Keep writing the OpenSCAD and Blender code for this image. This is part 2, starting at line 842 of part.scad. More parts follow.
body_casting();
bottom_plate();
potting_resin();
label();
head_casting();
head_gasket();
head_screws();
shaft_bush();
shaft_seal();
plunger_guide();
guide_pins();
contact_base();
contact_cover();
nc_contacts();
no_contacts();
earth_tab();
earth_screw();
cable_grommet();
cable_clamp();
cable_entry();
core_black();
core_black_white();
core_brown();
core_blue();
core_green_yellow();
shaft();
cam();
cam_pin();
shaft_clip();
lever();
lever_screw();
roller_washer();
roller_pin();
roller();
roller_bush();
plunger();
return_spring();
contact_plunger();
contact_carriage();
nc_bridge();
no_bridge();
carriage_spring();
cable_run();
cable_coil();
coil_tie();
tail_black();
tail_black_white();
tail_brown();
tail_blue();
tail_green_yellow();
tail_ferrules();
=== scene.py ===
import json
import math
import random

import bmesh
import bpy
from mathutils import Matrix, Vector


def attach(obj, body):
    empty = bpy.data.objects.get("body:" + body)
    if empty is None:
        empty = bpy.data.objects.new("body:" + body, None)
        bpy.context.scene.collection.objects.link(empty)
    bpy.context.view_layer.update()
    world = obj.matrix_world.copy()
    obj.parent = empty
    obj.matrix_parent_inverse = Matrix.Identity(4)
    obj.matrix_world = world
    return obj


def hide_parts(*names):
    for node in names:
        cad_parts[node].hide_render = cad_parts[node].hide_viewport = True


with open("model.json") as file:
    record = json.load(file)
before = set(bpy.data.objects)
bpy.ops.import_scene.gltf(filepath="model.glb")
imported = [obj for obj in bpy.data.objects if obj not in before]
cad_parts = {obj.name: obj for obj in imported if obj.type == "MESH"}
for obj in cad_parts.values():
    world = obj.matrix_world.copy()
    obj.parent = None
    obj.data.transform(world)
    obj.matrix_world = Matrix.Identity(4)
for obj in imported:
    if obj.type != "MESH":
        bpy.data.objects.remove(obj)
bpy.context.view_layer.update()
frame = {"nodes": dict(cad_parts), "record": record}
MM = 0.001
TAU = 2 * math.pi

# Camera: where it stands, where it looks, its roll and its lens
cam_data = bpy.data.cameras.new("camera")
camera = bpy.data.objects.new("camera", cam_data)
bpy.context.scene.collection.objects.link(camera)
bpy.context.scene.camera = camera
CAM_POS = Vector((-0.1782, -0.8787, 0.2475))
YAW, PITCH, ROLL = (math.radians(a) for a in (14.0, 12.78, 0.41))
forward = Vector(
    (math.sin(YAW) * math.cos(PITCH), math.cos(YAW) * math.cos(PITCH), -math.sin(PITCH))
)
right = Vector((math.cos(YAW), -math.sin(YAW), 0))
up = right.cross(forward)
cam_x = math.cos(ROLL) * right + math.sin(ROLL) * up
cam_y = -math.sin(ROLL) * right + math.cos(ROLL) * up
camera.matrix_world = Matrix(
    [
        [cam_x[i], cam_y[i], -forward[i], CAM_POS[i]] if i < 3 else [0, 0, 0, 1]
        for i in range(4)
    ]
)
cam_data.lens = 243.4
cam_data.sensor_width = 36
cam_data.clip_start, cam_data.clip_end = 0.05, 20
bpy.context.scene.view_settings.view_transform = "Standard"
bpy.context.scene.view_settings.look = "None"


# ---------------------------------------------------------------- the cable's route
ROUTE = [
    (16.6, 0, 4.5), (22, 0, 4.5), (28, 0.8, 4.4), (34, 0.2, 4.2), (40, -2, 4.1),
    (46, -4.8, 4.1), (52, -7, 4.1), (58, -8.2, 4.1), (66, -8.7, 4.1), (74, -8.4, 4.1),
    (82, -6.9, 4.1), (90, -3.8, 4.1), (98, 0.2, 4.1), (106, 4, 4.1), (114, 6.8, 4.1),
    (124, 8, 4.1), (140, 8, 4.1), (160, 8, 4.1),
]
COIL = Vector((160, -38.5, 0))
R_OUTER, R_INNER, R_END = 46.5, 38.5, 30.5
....
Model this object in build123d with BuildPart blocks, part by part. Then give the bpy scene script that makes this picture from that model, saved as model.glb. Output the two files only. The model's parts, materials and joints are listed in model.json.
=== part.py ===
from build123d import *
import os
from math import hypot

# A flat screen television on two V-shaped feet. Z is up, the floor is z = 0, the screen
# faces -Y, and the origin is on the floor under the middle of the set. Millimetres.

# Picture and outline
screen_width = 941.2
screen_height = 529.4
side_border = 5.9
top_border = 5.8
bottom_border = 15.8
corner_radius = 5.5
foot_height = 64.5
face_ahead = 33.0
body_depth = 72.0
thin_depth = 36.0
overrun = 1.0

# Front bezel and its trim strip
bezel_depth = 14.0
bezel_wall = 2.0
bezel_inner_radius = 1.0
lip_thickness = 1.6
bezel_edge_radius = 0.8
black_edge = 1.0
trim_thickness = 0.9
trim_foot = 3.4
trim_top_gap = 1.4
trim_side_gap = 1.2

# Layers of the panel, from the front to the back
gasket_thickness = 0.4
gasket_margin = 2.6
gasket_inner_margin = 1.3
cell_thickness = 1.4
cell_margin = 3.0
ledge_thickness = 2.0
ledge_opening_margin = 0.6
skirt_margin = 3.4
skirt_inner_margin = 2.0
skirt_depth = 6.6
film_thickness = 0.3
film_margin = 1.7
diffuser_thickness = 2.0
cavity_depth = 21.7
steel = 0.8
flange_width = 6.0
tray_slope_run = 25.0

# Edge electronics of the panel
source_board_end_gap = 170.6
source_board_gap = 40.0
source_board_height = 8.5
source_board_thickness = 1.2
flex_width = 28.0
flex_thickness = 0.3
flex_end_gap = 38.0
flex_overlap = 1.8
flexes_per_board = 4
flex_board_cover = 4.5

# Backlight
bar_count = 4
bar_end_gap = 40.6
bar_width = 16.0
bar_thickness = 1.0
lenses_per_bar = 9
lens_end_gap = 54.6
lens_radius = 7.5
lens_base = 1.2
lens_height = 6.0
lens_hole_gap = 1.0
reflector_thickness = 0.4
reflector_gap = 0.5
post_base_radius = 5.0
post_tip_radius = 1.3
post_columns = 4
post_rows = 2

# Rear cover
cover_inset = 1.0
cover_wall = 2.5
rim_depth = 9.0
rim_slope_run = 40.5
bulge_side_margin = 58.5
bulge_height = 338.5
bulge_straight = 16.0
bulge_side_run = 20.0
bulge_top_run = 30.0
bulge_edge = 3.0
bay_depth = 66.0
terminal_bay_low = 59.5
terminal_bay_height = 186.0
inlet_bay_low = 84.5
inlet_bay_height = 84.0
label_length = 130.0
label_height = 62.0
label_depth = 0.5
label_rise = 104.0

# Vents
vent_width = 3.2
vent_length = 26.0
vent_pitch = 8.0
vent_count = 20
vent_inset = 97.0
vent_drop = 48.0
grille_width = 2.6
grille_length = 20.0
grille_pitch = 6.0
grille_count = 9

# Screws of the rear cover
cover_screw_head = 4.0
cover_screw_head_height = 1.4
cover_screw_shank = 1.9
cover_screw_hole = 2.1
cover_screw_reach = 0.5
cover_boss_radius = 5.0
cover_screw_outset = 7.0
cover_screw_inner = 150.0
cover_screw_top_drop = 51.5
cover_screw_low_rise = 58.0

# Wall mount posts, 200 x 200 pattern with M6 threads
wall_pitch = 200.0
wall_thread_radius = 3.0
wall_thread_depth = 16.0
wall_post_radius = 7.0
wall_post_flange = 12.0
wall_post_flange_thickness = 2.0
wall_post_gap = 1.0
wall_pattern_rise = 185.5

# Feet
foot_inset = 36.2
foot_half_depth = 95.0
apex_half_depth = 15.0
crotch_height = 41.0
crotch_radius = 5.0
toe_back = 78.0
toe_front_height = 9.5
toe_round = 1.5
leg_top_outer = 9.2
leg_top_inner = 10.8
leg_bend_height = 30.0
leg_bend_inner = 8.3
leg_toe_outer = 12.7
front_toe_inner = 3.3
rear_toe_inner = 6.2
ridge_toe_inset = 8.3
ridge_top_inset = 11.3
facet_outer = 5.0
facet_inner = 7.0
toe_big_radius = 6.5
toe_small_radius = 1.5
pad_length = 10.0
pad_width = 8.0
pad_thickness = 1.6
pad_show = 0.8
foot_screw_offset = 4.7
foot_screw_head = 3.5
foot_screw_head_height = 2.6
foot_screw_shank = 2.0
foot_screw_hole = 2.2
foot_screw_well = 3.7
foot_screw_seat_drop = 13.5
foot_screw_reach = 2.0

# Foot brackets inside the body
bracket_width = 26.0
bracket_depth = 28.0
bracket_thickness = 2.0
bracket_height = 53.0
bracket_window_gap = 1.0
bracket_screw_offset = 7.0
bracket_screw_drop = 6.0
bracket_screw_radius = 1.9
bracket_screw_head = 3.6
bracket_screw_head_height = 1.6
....
▶ [EXERCISE OBJECTIVE]
Lines containing the word "context" must all be returned from the material above.

▶ [EXERCISE RESPONSE]
        bpy.context.scene.collection.objects.link(empty)
    bpy.context.view_layer.update()
bpy.context.view_layer.update()
bpy.context.scene.collection.objects.link(camera)
bpy.context.scene.camera = camera
bpy.context.scene.view_settings.view_transform = "Standard"
bpy.context.scene.view_settings.look = "None"